Repeat exactly the lines from the start of the material below up to and including the "from mathutils import Matrix, Vector" line.
Begin Provided information
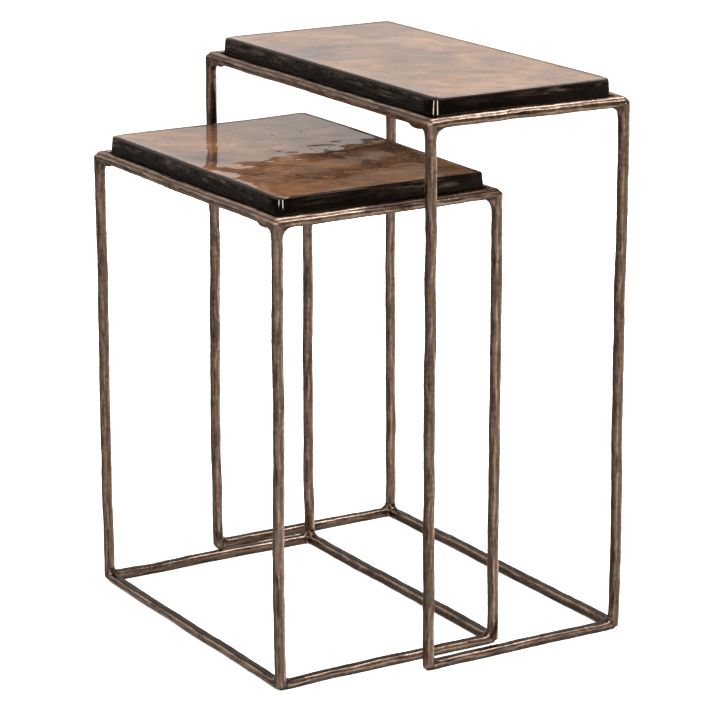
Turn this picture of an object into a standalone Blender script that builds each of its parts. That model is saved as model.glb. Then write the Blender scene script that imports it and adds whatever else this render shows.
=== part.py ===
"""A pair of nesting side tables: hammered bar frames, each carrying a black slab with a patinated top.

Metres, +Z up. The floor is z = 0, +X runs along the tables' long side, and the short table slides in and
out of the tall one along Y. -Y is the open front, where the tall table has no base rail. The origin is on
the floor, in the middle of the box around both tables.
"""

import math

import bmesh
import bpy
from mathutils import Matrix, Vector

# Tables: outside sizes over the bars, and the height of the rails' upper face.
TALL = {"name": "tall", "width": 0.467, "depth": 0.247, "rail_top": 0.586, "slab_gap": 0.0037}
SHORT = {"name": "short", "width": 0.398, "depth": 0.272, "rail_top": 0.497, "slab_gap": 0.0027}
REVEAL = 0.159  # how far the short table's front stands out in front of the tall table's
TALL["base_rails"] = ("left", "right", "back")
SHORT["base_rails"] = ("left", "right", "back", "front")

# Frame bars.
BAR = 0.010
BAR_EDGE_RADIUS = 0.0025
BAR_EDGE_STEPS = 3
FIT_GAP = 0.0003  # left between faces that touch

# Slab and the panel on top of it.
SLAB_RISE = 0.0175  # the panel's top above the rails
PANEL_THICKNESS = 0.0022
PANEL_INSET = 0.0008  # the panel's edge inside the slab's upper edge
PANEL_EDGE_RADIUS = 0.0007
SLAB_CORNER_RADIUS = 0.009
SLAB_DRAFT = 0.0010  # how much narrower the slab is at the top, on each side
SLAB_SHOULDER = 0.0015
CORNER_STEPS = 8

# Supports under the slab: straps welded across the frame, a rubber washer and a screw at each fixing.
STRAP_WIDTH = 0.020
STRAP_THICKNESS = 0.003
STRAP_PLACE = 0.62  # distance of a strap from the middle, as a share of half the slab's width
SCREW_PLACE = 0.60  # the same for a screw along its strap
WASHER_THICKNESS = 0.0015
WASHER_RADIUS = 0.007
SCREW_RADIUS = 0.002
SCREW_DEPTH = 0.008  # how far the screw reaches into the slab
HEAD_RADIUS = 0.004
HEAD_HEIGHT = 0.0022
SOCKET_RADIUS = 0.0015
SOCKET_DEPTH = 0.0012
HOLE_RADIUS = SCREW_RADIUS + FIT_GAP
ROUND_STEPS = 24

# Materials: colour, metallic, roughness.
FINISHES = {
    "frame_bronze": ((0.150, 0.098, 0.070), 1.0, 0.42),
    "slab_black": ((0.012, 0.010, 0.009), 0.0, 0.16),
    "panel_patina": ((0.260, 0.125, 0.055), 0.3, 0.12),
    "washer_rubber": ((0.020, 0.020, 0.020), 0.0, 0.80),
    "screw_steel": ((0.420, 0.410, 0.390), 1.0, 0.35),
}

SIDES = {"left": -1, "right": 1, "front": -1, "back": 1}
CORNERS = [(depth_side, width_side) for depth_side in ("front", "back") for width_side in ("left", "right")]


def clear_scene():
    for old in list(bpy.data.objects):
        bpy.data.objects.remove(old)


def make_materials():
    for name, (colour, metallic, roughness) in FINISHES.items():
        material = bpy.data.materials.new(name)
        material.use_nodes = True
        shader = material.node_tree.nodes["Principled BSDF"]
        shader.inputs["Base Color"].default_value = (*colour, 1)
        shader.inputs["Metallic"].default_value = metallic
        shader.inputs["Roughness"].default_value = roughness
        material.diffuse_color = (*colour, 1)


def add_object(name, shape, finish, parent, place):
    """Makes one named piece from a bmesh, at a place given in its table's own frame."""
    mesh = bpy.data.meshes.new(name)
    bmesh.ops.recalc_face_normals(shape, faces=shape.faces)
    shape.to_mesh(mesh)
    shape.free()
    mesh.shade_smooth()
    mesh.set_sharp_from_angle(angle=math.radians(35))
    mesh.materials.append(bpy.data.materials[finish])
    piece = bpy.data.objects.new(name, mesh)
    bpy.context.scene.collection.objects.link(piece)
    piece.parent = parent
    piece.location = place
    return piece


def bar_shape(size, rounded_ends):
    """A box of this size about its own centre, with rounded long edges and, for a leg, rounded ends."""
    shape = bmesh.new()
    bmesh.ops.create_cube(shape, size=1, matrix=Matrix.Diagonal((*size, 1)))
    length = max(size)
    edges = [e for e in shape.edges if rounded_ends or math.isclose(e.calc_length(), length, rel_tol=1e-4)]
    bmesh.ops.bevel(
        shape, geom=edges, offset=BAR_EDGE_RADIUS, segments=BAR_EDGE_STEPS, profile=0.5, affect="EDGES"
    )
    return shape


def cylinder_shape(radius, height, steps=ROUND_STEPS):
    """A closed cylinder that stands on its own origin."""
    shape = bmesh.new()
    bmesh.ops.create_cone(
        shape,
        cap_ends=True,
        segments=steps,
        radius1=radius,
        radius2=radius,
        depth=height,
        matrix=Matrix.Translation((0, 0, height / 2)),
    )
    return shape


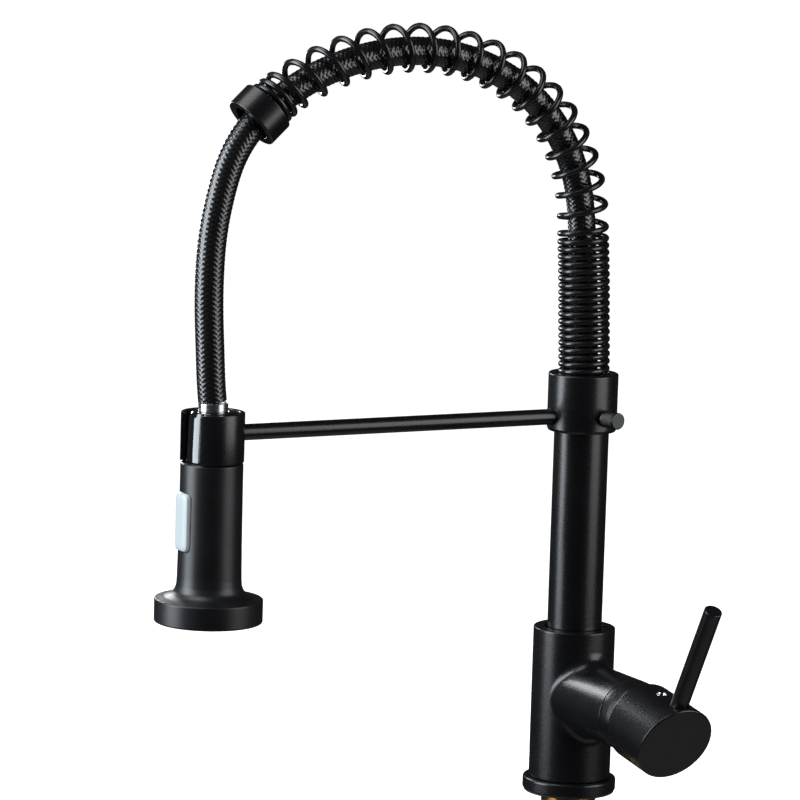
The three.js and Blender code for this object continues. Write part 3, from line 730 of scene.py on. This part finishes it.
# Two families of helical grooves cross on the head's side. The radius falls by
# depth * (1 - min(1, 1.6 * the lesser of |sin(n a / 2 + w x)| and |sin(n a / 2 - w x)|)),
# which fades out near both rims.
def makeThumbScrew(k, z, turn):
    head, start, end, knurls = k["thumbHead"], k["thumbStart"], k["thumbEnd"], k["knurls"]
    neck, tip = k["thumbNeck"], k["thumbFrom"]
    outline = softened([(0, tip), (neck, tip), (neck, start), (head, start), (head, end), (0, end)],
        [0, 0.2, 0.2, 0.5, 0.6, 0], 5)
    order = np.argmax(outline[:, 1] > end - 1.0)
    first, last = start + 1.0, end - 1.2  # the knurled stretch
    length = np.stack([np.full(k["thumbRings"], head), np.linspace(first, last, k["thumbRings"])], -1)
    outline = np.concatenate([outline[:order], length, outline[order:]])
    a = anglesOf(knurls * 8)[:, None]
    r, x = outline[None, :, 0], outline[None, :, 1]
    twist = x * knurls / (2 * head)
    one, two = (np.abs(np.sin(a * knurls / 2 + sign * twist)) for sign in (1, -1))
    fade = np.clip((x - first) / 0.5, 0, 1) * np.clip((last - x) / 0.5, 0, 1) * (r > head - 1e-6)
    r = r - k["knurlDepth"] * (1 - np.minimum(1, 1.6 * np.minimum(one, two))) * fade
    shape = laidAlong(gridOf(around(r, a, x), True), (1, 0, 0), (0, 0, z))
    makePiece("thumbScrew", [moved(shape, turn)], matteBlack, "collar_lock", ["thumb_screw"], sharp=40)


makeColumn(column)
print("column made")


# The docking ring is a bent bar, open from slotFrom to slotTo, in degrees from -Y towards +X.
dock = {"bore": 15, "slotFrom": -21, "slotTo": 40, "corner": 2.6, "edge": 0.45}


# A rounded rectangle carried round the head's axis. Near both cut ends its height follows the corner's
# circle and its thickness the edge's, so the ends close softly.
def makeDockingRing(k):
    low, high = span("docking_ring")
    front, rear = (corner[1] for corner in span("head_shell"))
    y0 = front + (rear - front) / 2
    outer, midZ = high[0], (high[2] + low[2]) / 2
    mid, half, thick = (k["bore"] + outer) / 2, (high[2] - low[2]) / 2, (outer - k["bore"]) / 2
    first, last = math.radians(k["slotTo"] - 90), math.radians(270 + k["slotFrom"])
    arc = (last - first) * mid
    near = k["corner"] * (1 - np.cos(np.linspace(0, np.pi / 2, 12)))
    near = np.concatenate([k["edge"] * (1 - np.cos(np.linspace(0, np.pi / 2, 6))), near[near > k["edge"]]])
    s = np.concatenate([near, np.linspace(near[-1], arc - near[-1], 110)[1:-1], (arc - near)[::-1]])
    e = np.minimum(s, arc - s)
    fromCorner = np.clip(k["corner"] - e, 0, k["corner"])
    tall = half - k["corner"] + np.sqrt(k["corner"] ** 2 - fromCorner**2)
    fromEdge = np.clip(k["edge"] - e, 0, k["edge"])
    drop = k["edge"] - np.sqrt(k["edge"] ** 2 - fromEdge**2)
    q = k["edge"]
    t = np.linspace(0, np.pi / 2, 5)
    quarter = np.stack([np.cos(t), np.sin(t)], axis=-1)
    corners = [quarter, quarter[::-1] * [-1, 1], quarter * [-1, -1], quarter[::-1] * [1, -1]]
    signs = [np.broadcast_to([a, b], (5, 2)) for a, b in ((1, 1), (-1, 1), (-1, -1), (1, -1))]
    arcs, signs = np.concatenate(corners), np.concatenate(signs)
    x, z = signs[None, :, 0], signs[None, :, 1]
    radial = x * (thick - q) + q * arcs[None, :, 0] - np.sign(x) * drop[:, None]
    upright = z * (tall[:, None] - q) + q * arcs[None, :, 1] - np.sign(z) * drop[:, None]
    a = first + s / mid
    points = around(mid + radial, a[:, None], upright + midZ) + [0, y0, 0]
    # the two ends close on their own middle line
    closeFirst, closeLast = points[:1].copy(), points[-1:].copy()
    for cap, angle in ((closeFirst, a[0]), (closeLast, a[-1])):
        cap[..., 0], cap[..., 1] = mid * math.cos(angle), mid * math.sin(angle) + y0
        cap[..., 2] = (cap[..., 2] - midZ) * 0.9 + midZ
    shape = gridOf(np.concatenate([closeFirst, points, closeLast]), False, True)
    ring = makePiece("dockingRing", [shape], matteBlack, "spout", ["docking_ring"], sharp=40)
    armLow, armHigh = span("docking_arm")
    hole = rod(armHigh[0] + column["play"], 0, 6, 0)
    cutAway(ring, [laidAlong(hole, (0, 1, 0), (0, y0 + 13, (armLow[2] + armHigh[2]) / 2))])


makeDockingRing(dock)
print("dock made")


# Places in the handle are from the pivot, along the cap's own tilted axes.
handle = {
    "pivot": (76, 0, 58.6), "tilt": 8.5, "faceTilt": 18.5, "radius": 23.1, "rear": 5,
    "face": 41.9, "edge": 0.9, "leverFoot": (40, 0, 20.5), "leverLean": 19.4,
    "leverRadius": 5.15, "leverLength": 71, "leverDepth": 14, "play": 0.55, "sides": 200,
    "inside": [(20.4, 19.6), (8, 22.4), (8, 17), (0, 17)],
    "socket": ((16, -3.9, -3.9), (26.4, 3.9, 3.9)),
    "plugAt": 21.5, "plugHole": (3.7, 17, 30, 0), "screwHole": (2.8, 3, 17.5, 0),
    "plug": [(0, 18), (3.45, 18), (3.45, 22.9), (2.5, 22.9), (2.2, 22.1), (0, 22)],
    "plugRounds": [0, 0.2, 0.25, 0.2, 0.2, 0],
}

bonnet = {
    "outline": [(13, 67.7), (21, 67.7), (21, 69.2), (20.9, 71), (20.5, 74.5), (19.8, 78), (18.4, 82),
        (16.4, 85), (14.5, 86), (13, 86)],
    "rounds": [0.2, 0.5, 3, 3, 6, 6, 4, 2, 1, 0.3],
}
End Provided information
### Result for this exercise
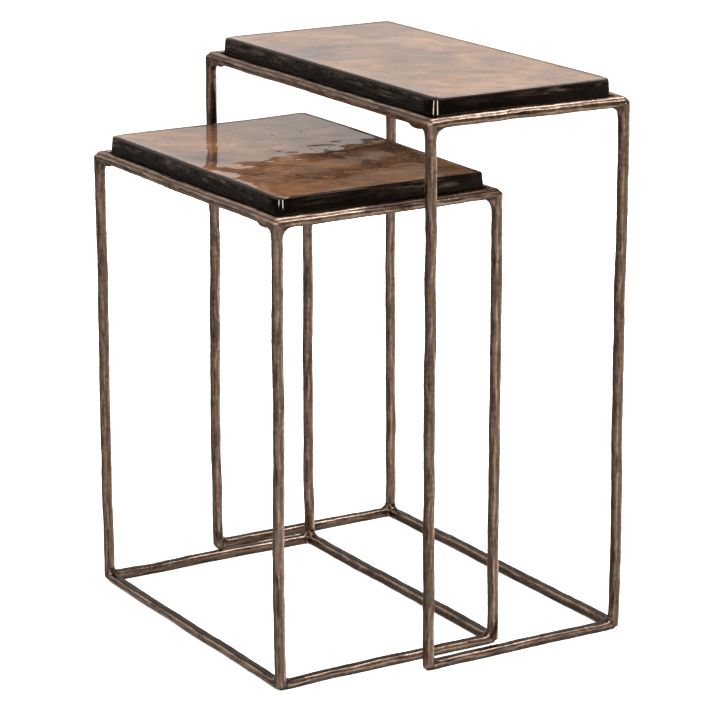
Turn this picture of an object into a standalone Blender script that builds each of its parts. That model is saved as model.glb. Then write the Blender scene script that imports it and adds whatever else this render shows.
=== part.py ===
"""A pair of nesting side tables: hammered bar frames, each carrying a black slab with a patinated top.

Metres, +Z up. The floor is z = 0, +X runs along the tables' long side, and the short table slides in and
out of the tall one along Y. -Y is the open front, where the tall table has no base rail. The origin is on
the floor, in the middle of the box around both tables.
"""

import math

import bmesh
import bpy
from mathutils import Matrix, Vector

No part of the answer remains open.